Hypothermic machine perfusion — cost-effective compared with cold storage

27 August 2013  //  News

An abstract presented at the American Transplant Congress (ATC) in May 2013 by Dr. Victoria Gomez et al. evaluated the budgetary impact and incremental cost-effectiveness of hypothermic machine perfusion compared with static cold storage.1

Kidneys transplanted from expanded criteria donors (ECDs) have a significantly increased incidence of delayed graft function (DGF) compared with kidneys from standard criteria donors,2 which increases post-operative costs due to prolonged hospital stay, the need for dialysis and additional diagnostic procedures.

The short-term cost-effectiveness of ECD transplantation using machine perfusion was reviewed using a probabilistic theoretical decision-tree.

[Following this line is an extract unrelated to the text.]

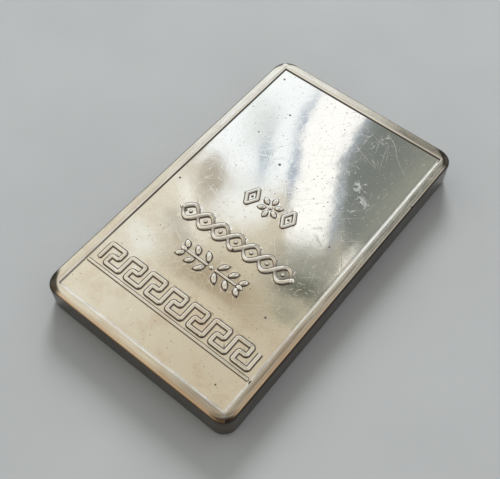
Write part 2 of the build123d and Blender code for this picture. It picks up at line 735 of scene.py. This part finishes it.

The budgetary impact and incremental cost-effectiveness ratio was estimated in terms of the number of DGF and primary non-function (PNF) cases saved by using machine perfusion instead of static cold storage.

The budgetary impact per patient of using machine perfusion was €610, but the incremental cost-effectiveness ratio showed a €16,476 saving for each case of initial graft function achieved. With published data showing that machine perfusion reduces the risk of DGF and PNF compared with static cold storage,3 this study has shown that machine perfusion is a cost effective option despite the initial budgetary impact.


1. Gomez V et al. Economic impact of pulsatile hypothermic perfusion in an expanded criteria donor transplant program. Analysis of the first year since its introduction. Abstract presented at American Transplant Congress, Seattle USA, May 18–22, 2013.
2. Johnson TD et al. Sensitivity of expanded-criteria donor kidneys to cold ischemia time. Clin Transpl 2004;18:28–32.
3. Moers C et al. Machine perfusion or cold storage in deceased-donor kidney transplantation. N Engl J Med 2009;360:7–19.